Saturday, January 31, 2009

Article analysis

Today we're looking at an article on Path splicing that appears in Proc. ACM SIGCOMM [more on that later] in August of '08. This is one of the articles that is available through Nick Feamster's website.

This article was written with Mutaza Motiwala, Megan Elmore, and Santosh Vempala. Motiwala and Elmore are students of his while Santosh Vempala is a fellow professor at Georgia Tech's College of Computing/School of Computer Science. Vempala is the Director of the Algorithms and Randomness Center and Think tank. The article is on the design and evaluation of path splicing and on where this can be applied.

Looking at the References for the article they are predominantly conference and symposium works. There are a few Internet drafts [Internet drafts are exactly that- drafts of articles that appear on the Internet. They are not necessarily in final form and have not been formerly published, work may still be ongoing]. Also used are a few white papers [a marketing tool used to explain a new product. They could contain how the product/technology was developed, evaluated, and where the product can be best used. White papers may include or accompany FAQs and Spec sheets].

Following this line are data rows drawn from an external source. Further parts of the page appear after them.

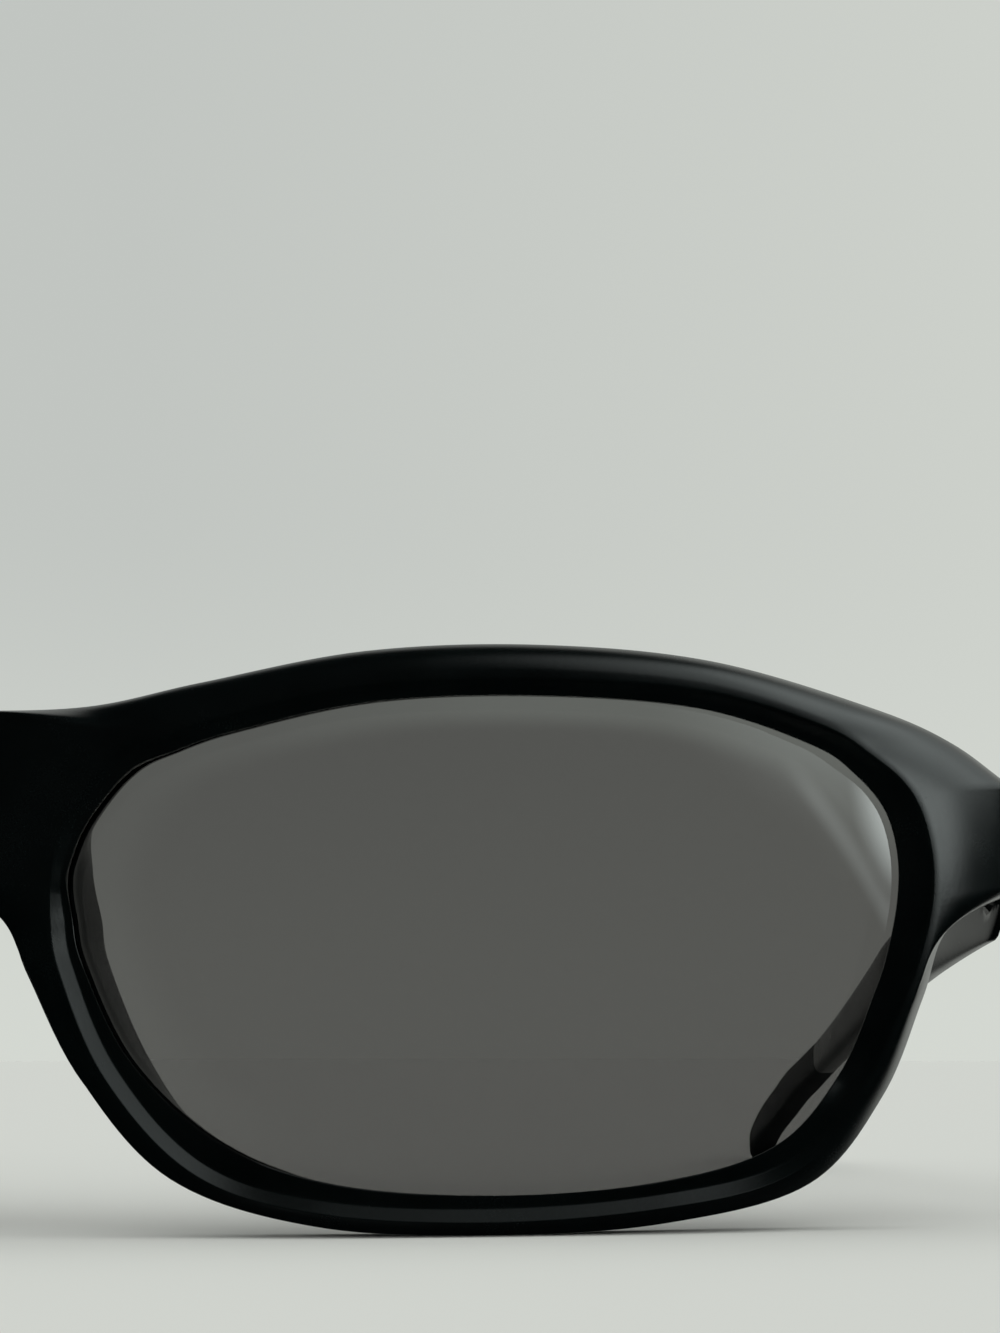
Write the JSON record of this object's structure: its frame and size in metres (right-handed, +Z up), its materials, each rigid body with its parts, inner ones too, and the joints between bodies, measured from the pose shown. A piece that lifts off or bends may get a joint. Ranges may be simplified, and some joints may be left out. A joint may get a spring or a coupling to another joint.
{
  "type": "wraparound sunglasses",
  "caption": "Wraparound full-rim sunglasses with smoke grey laminated polarised lenses, a matte black moulded front and folding temples with soft ear grips.",
  "frame": {"origin": "on the floor plane, at the middle of the footprint: halfway between the two temples and halfway from the front of the rims to the temple tips", "axes": "+Z up; -Y is the way the wearer looks, so the temples run back along +Y; +X is the wearer's left"},
  "size_m": [0.1476, 0.1448, 0.0403],
  "materials": {
    "frame": "matte black moulded nylon with a faint soft-touch sheen",
    "soft_rubber": "matte black thermoplastic rubber",
    "lens_layer": "polished smoke grey optical plastic",
    "lens_film": "dark grey polarising film",
    "steel": "satin stainless steel",
    "screw_steel": "turned stainless steel, slotted head"
  },
  "bodies": {
    "front": {"front_frame": "frame", "lens_left_front_ply": "lens_layer", "lens_left_film": "lens_film", "lens_left_back_ply": "lens_layer", "nose_pad_left": "soft_rubber", "hinge_front_leaf_left": "steel", "hinge_screw_left": "screw_steel", "front_rivets_left": "steel", "lens_right_front_ply": "lens_layer", "lens_right_film": "lens_film", "lens_right_back_ply": "lens_layer", "nose_pad_right": "soft_rubber", "hinge_front_leaf_right": "steel", "hinge_screw_right": "screw_steel", "front_rivets_right": "steel"},
    "left_arm": {"temple_left": "frame", "temple_grip_left": "soft_rubber", "hinge_temple_leaf_left": "steel", "temple_rivets_left": "steel"},
    "right_arm": {"temple_right": "frame", "temple_grip_right": "soft_rubber", "hinge_temple_leaf_right": "steel", "temple_rivets_right": "steel"}
  },
  "joints": [
    {"name": "left_temple_fold", "type": "hinge", "parent": "front", "child": "left_arm", "pos_m": [0.0679, -0.0437, 0.02809], "axis": [0, 0, 1], "range_deg": [0, 90]},
    {"name": "right_temple_fold", "type": "hinge", "parent": "front", "child": "right_arm", "pos_m": [-0.0679, -0.0437, 0.02809], "axis": [0, 0, -1], "range_deg": [0, 82]}
  ]
}
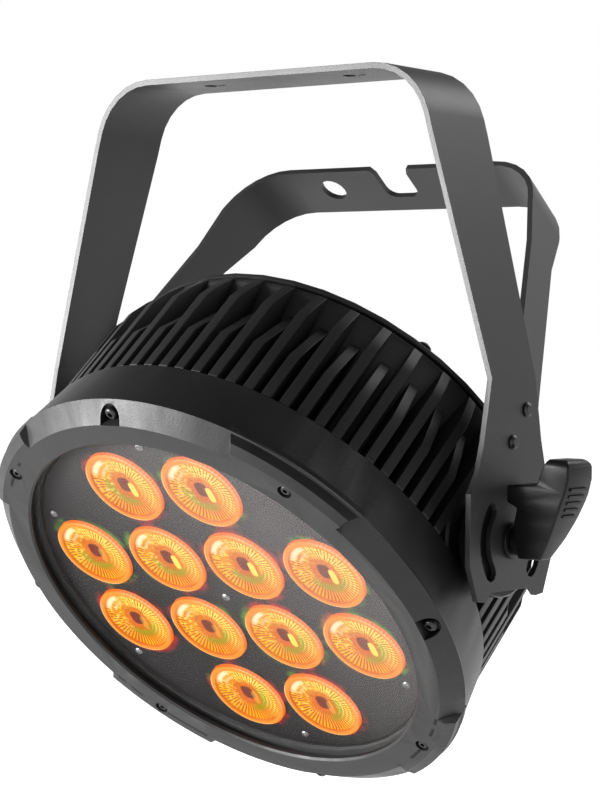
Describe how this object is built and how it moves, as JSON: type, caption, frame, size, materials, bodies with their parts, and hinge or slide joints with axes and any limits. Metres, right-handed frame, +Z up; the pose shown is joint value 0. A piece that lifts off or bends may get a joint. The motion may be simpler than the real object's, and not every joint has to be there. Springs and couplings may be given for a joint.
{
  "type": "par can stage light",
  "caption": "Compact LED stage par light: finned round head behind a glass front with lens cluster, tilting on a double steel yoke with side clamp levers.",
  "frame": {"origin": "middle of the front yoke's bar, on its top face, where a hanging clamp seats", "axes": "+Z up along the hanging bolt, +X along the tilt axis towards the right lever, -Y towards where the light shines, which at rest is 40.6 degrees below level"},
  "size_m": [0.304, 0.2101, 0.3094],
  "materials": {
    "yoke_steel": "black powder coat, satin",
    "casting": "black powder coat on cast aluminium",
    "bezel": "black powder coat on cast aluminium, fine texture",
    "zinc": "black zinc plate",
    "plate": "matt moulded",
    "acrylic": "clear lens with amber light behind",
    "glass": "clear tempered",
    "rubber": "matt",
    "plastic": "moulded black",
    "gloss_black": "polished black",
    "inlet_blue": "moulded",
    "outlet_grey": "moulded",
    "board_core": "solder-masked metal core",
    "circuit": "solder mask",
    "supply": "potted supply block"
  },
  "bodies": {
    "yoke": {"front_yoke": "yoke_steel", "rear_yoke": "yoke_steel", "yoke_screw_left_lower": "zinc", "yoke_screw_left_upper": "zinc", "yoke_screw_right_lower": "zinc", "yoke_screw_right_upper": "zinc"},
    "lamp_head": {"body_casting": "casting", "bezel_ring": "bezel", "bezel_screw_right": "zinc", "bezel_screw_top": "zinc", "bezel_screw_left": "zinc", "bezel_screw_bottom": "zinc", "front_glass": "glass", "glass_gasket": "rubber", "lens_plate": "plate", "lens_01": "acrylic", "lens_02": "acrylic", "lens_03": "acrylic", "lens_04": "acrylic", "lens_05": "acrylic", "lens_06": "acrylic", "lens_07": "acrylic", "lens_08": "acrylic", "lens_09": "acrylic", "lens_10": "acrylic", "lens_11": "acrylic", "lens_12": "acrylic", "led_board": "board_core", "rear_gasket": "rubber", "rear_cover": "casting", "cover_screw_1": "zinc", "cover_screw_2": "zinc", "cover_screw_3": "zinc", "cover_screw_4": "zinc", "display_window": "glass", "power_inlet": "inlet_blue", "power_outlet": "outlet_grey", "data_input": "plastic", "data_output": "plastic", "fuse_cap": "plastic", "safety_loop": "zinc", "power_supply": "supply", "control_board": "circuit", "friction_disc_left": "gloss_black", "knob_washer_left": "zinc", "pivot_bolt_left": "zinc", "tilt_stop_pin_left": "zinc", "friction_disc_right": "gloss_black", "knob_washer_right": "zinc", "pivot_bolt_right": "zinc", "tilt_stop_pin_right": "zinc"},
    "lever_left": {"clamp_lever_left": "plastic"},
    "lever_right": {"clamp_lever_right": "plastic"},
    "menu_button_1_cap": {"menu_button_1": "plastic"},
    "menu_button_2_cap": {"menu_button_2": "plastic"},
    "menu_button_3_cap": {"menu_button_3": "plastic"},
    "menu_button_4_cap": {"menu_button_4": "plastic"}
  },
  "joints": [
    {"name": "head_tilt", "type": "hinge", "parent": "yoke", "child": "lamp_head", "pos_m": [0, 0, -0.1936], "axis": [1, 0, 0], "range_deg": [-40, 40]},
    {"name": "lever_left_turn", "type": "hinge", "parent": "lamp_head", "child": "lever_left", "pos_m": [0, 0, -0.1936], "axis": [-1, 0, 0], "range_deg": [0, 360]},
    {"name": "lever_right_turn", "type": "hinge", "parent": "lamp_head", "child": "lever_right", "pos_m": [0, 0, -0.1936], "axis": [1, 0, 0], "range_deg": [0, 360]},
    {"name": "menu_button_1_press", "type": "slide", "parent": "lamp_head", "child": "menu_button_1_cap", "axis": [0, -0.7593, -0.6508], "range_m": [0, 0.0012], "stiffness_N_per_m": 600, "springref_m": -0.0005},
    {"name": "menu_button_2_press", "type": "slide", "parent": "lamp_head", "child": "menu_button_2_cap", "axis": [0, -0.7593, -0.6508], "range_m": [0, 0.0012], "stiffness_N_per_m": 600, "springref_m": -0.0005},
    {"name": "menu_button_3_press", "type": "slide", "parent": "lamp_head", "child": "menu_button_3_cap", "axis": [0, -0.7593, -0.6508], "range_m": [0, 0.0012], "stiffness_N_per_m": 600, "springref_m": -0.0005},
    {"name": "menu_button_4_press", "type": "slide", "parent": "lamp_head", "child": "menu_button_4_cap", "axis": [0, -0.7593, -0.6508], "range_m": [0, 0.0012], "stiffness_N_per_m": 600, "springref_m": -0.0005}
  ]
}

I was surprised by the presence of a few works from early in the decade. In the rapidly changing technology field I would think that anything over a year old would be outdated. This would explain the heavy use of conference papers and the use of Internet drafts and white papers. These would be the sources for the latest work and developments. The older works were mentioned in the Related work section, where they surveyed "related work in three areas- multihoming and mulitpath routing, fast recovery schemes, and overlay networks" (Section 3). So the older works were used to evaluate ideas that had already come up.

4 comments:

  1. I really liked that about the outdated material still being posted. It reminds me of astronomy. How each new theory was based upon or an attempt to replace the older material. Science is all about building on past ideas and theories. It's nice to see that they keep even the "outdated" material.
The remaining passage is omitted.